The few security people in attendance, looking a bit overwhelmed by the crowd, start yelling through bullhorns, telling people again to get down from the fences and trees and leave in an orderly way. One young woman with bleached hair and platform shoes leans over the fence and leers at a security guard, taunting him as he yells directly at her to get down. She reaches out and swats away his bullhorn, laughs, then jumps down and runs away.

Rather than try getting on the train at the same time as three thousand wild young people (I'm suddenly feeling rather old and out of touch with popular culture), I take a walk through the Yoyogi and Harajuku area toward Shinjuku. It's a nice roundabout walk of about an hour. Harajuku in particular seems a pleasant district, with many small shops and trendy restaurants, and quiet back streets. (It is said often that Tokyo is not Japan, and it seems to me equally true that the famous urban districts -- Shinjuku, Shibuya, Ginza, etc. -- are not really Tokyo either.

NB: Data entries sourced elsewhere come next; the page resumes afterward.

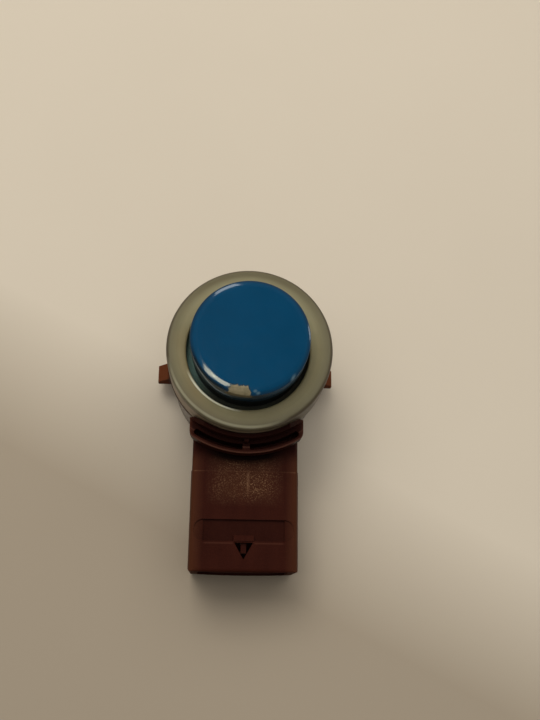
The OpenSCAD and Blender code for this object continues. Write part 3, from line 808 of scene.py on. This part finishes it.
def between(value, start, full):
    """0 at start and 1 at full, with a straight rise between them."""
    return min(1.0, max(0.0, (value - start) / (full - start)))


def eased(share):
    return share * share * (3.0 - 2.0 * share)


# Pieces
def cup_profile():
    """The cup's closed outline: inside, foot, bare wall, painted band, corner, shoulder and face."""
    foot_edge = FOOT_R - FOOT_EDGE_R
    profile = [(0.0, LAND_Z), (CUP_IN_R, LAND_Z), (CUP_IN_R, CUP_FOOT_Z), (foot_edge, CUP_FOOT_Z)]
    profile += arc(foot_edge, CUP_FOOT_Z + FOOT_EDGE_R, FOOT_EDGE_R, -90, 0, 3)[1:]
    profile += arc(foot_edge, FOOT_TOP_Z - FOOT_EDGE_R, FOOT_EDGE_R, 0, 90, 3)
    profile += [(CUP_BODY_R, FOOT_TOP_Z), (CUP_BODY_R, 17.5), (CUP_BODY_R, BAND_Z)]
    profile += arc(CUP_R - BAND_EDGE_R, BAND_Z + BAND_EDGE_R, BAND_EDGE_R, -90, 0, 3)
    tilt = math.radians(SHOULDER_TILT)
    start = math.radians(SHOULDER_START)
    corner_x = CUP_R - CORNER_R
    shoulder_x = corner_x + (CORNER_R - SHOULDER_R) * math.sin(tilt)
    shoulder_z = FACE_Z - SHOULDER_R * math.cos(start)
    corner_z = shoulder_z + (SHOULDER_R - CORNER_R) * math.cos(tilt)
    profile += [(CUP_R, 21.0)]
    profile += arc(corner_x, corner_z, CORNER_R, 0, 90 - SHOULDER_TILT, 8)
    profile += arc(shoulder_x, shoulder_z, SHOULDER_R, 90 - SHOULDER_TILT, 90 - SHOULDER_START, 8)[1:]
    face_r = shoulder_x + SHOULDER_R * math.sin(start) - 0.04
    profile += [(r, FACE_Z) for r in (face_r, 6.6, 5.2, 2.6, 0.0)]
    return profile


def pocket_tool():
    """The flat-sided pocket behind the cup's face, as a solid that is cut out of the cup."""
    steps = 16
    start = math.asin(POCKET_W / 2 / CUP_IN_R)
    outline = []
    for i in range(steps + 1):
        angle = -start + 2 * start * i / steps
        outline.append((CUP_IN_R * math.cos(angle), CUP_IN_R * math.sin(angle)))
    outline += [(-x, -y) for x, y in outline]
    count = len(outline)
    verts = [(x, y, z) for z in (LAND_Z - 0.5, POCKET_FLOOR_Z) for x, y in outline]
    faces = [tuple(range(count - 1, -1, -1)), tuple(range(count, 2 * count))]
    faces += [(i, (i + 1) % count, count + (i + 1) % count, count + i) for i in range(count)]
    return new_object("pocket_tool", verts, faces, None)


def make_cup(paint, metal):
    """The drawn cup: painted band and face, bare wall below, foot, and the pocket behind the face."""
    cup = lathe("transducer_cup_shell", cup_profile(), CUP_FACETS, paint)
    cup.data.materials.append(metal)
    tool = pocket_tool()
    cut = cup.modifiers.new("pocket", "BOOLEAN")
    cut.object = tool
    cut.solver = "EXACT"
    apply_modifiers(cup)
    bpy.data.objects.remove(tool)
    for face in cup.data.polygons:
        centre = face.center
        inside = math.hypot(centre.x, centre.y) < 7.0 * MM and centre.z < 22.6 * MM
        if centre.z < (BAND_Z - 0.01) * MM or inside:
            face.material_index = 1
    smooth_by_angle(cup)
    return cup


def ring_profile():
    """The ring's closed outline: rounded outside, thin inner lip, gap, lip round the foot, groove."""
    profile = [(RING_R, RIM_Z), (RING_R, 14.0), (RING_R, 16.0)]
    profile += arc(RING_R - RING_EDGE_R, RING_FACE_Z - RING_EDGE_R, RING_EDGE_R, 0, 90, 12)
    profile += [(r, RING_FACE_Z) for r in (10.3, 10.0, 9.6, 9.2)]
    lip_centre = RING_LIP_R + RING_LIP_EDGE_R
    profile += arc(lip_centre, RING_FACE_Z - RING_LIP_EDGE_R, RING_LIP_EDGE_R, 90, 180, 6)
    profile += [(RING_LIP_R, 17.9), (RING_LIP_R, 17.5), (RING_BORE_R, 16.8)]
    profile += [(RING_BORE_R, GAP_FLOOR_Z + GAP_EDGE_R)]
    profile += arc(RING_BORE_R - GAP_EDGE_R, GAP_FLOOR_Z + GAP_EDGE_R, GAP_EDGE_R, 0, -90, 4)[1:]
    profile += [(CUP_BODY_R + CLEAR, GAP_FLOOR_Z), (CUP_BODY_R + CLEAR, FOOT_TOP_Z)]
    profile += [(FOOT_R + CLEAR, FOOT_TOP_Z), (FOOT_R + CLEAR, CUP_FOOT_Z)]
    profile += [(LIP_IN_R, CUP_FOOT_Z), (LIP_IN_R, LIP_Z)]
    profile += [(SPIGOT_IN_R - CLEAR, LIP_Z), (SPIGOT_IN_R - CLEAR, SPIGOT_TOP_Z)]
    profile += [(SPIGOT_R + CLEAR, SPIGOT_TOP_Z), (SPIGOT_R + CLEAR, RIM_Z)]
    return profile


def make_ring(material):
    """The silicone ring, with its lip and its outside moved a little, as they are in the photo."""
    ring = lathe("decoupling_ring_body", ring_profile(), RING_FACETS, material)
    for vertex in ring.data.vertices:
        place = vertex.co
        radius = math.hypot(place.x, place.y) / MM
        lip = eased(between(radius, 10.3, 8.9) * between(place.z / MM, 16.4, 17.5))
        place.x += RING_LIP_SHIFT[0] * MM * lip
        place.y += RING_LIP_SHIFT[1] * MM * lip
        place.x += RING_EDGE_SHIFT * MM * eased(between(radius, 10.6, 11.2))
    smooth_by_angle(ring)
    return ring


def make_housing(material):
    """The CAD housing with its sharp edges broken, as a moulding has them."""
    mesh = nodes["housing"].data.copy()
    mesh.name = "housing_moulding"
    body = bpy.data.objects.new("housing_moulding", mesh)
    scene.collection.objects.link(body)
    mesh.materials.clear()
    mesh.materials.append(material)
    bm = bmesh.new()
    bm.from_mesh(mesh)
    bmesh.ops.remove_doubles(bm, verts=bm.verts, dist=WELD * MM)
    bmesh.ops.dissolve_limit(bm, angle_limit=math.radians(FLAT_ANGLE), verts=bm.verts, edges=bm.edges)
    bm.to_mesh(mesh)
    bm.free()
    bevel = body.modifiers.new("edges", "BEVEL")
    bevel.width = BEVEL_W * MM
    bevel.segments = BEVEL_STEPS
    bevel.limit_method = "ANGLE"
    bevel.angle_limit = math.radians(BEVEL_ANGLE)
    bevel.miter_outer = "MITER_ARC"
    bevel.use_clamp_overlap = True
    weigh_normals(body)
    apply_modifiers(body)
    return body


# Floor, lights and world
def floor_material():
    """A pale table top with a painted shadow that darkens it softly toward the front left."""
    m = Mat("floor")
    x, y, z = m.split()
    base = m.mottle(m.noise(9.0, 4.0, 0.6), FLOOR["dark"], FLOOR["light"])
    slant = m.math("ADD", m.times(x, 0.5), y)
    m.put(
        Base_Color=m.tint(base, FLOOR["front_left"], m.fade(slant, -4.0, -29.0, 0.0, 0.78)),
        Roughness=0.6,
        Specular_IOR_Level=0.2,
    )
    return m.mat


def make_floor():
    mesh = bpy.data.meshes.new("floor")
    corners = [(-1, -1), (1, -1), (1, 1), (-1, 1)]
    mesh.from_pydata([(FLOOR_HALF * x, FLOOR_HALF * y, 0) for x, y in corners], [], [(0, 1, 2, 3)])
    floor = bpy.data.objects.new("floor", mesh)
    scene.collection.objects.link(floor)
    mesh.materials.append(floor_material())


def panel(name, start, end, width, radiance, colour, diffuse, glossy):
    """A soft panel that spans from one direction to another, as seen from the head of the sensor."""
    first = Vector(start).normalized() * PANEL_REACH
    last = Vector(end).normalized() * PANEL_REACH
    middle = (first + last) / 2
    along = (last - first).normalized()
    back = middle.normalized()
    side = along.cross(back).normalized()
    back = side.cross(along).normalized()
    data = bpy.data.lights.new(name, "AREA")
    data.shape = "RECTANGLE"
    data.size = width
    data.size_y = (last - first).length
    data.energy = radiance * math.pi * data.size * data.size_y
    data.color = colour
    light = bpy.data.objects.new(name, data)
    turn = Matrix((side, along, back)).transposed().to_4x4()
    light.matrix_world = Matrix.Translation(Vector(HEAD) * MM + middle) @ turn
    light.visible_diffuse = diffuse
    light.visible_transmission = diffuse
    light.visible_volume_scatter = diffuse
    light.visible_glossy = glossy
    scene.collection.objects.link(light)
    return light


def make_world():
    world = bpy.data.worlds.new("world")
    scene.world = world
    world.use_nodes = True
    tree = world.node_tree
    coords = tree.nodes.new("ShaderNodeTexCoord")
    split = tree.nodes.new("ShaderNodeSeparateXYZ")
    ramp = tree.nodes.new("ShaderNodeValToRGB")
    tree.links.new(coords.outputs["Generated"], split.inputs[0])
    tree.links.new(split.outputs["Z"], ramp.inputs["Fac"])
    tree.links.new(ramp.outputs["Color"], tree.nodes["Background"].inputs["Color"])
    fill_ramp(ramp, [(place, tuple(level * part for part in ROOM_TINT)) for place, level in ROOM_LEVELS])


def only_lights(lights, piece):
    """Lamps whose light falls on one piece alone."""
    lit = bpy.data.collections.new(piece.name + "_lit")
    lit.objects.link(piece)
    for light in lights:
        light.light_linking.receiver_collection = lit


make_camera()
make_floor()
for lamp in ROOM_LAMPS:
    panel(*lamp, diffuse=True, glossy=False)
cup_glints = [panel(*lamp, diffuse=False, glossy=True) for lamp in GLINT_LAMPS]
make_world()

cup = make_cup(cup_material(), bare_metal_material())
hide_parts("transducer_cup")
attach(cup, "root")
only_lights(cup_glints, cup)

ring = make_ring(ring_material())
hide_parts("decoupling_ring")
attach(ring, "root")

housing = make_housing(housing_material())
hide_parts("housing")
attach(housing, "root")

materials = {
    "copper": wire_material(),
    "winding_copper": winding_material(),
    "board_laminate": board_material(),
    "foam": foam_material(),
    "potting_resin": resin_material(),
}
for name, (dark, light, rough, extra) in PLAIN.items():
    materials[name] = plain_material(name, dark, light, rough, **extra)

for name, look in LOOKS.items():
    mesh = nodes[name].data
    mesh.materials.clear()
    mesh.materials.append(materials[look])
    for face in mesh.polygons:
        face.material_index = 0

scene.view_settings.view_transform = "Standard"
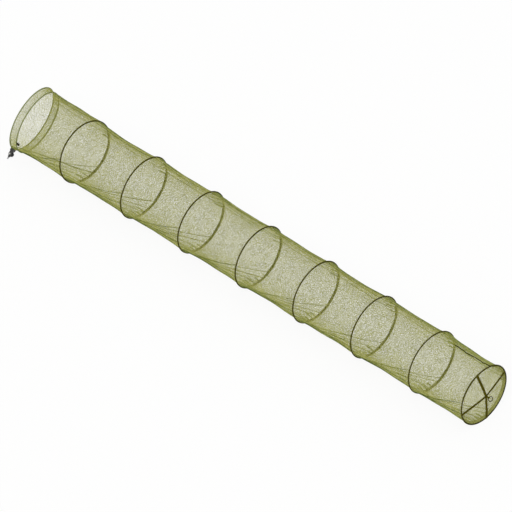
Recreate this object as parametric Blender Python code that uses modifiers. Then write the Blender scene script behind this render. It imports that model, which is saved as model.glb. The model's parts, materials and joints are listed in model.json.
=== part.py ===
"""Keep net: a long mesh tube held open by rings, lying on its rings with its mouth towards -X.

Units are metres and +Z is up. The net runs along X from the mouth ring to the base ring. The mouth ring and
the collar ring behind it lean together, and the first body ring leans a little the other way. The block that
screws to a bank stick is clamped on the mouth ring.
"""

from math import cos, pi, sin

import bmesh
import bpy
from mathutils import Matrix, Vector

# The rings: radii are those of the rod's centreline, in the middle of a facet
RING_RADIUS = 0.200
MOUTH_FLARE = 0.0075
COLLAR_FLARE = 0.0015
BASE_FLARE = -0.0080
SEGMENTS = 28
ROD_RADIUS = 0.0030
CLEARANCE = 0.0003
TAPE_WALL = 0.0013

# The bays between the rings
COLLAR_STEP = 0.044
FIRST_BAY = 0.382
SECOND_BAY = 0.472
BAY = 0.456
MIDDLE_BAYS = 5
LAST_BAY = 0.407
LEAN = 8.2 * pi / 180
LEAN_BACK = 5.6 * pi / 180
LEAN_AXIS = 49.9 * pi / 180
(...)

It's on the back streets, around the minor stations, that you find more of what Tokyo is really like as a place. Against the stereotype, most of Tokyo does not feel overly crowded, and in fact in the smaller districts it is not as noisy and traffic-clogged as in similar districts of much smaller American cities.)

There is some problem with the Yamanote line, which is the major ring line around Tokyo: I have to wait forty minutes for a train, then find at Shinagawa that the express train to Yokohama is not running either (the announcement on the PA seems to be saying there's a signal problem at Ueno, but I can't be sure). Finally a local train takes me to Yokohama Kannai. In total it takes over an hour and a half to get from Shinjuku back to my hotel. I call Satomi, then go out for a plate of spaghetti and some wine at a 24 hour second-floor restaurant a few blocks from the hotel. Exhausted, I sleep well.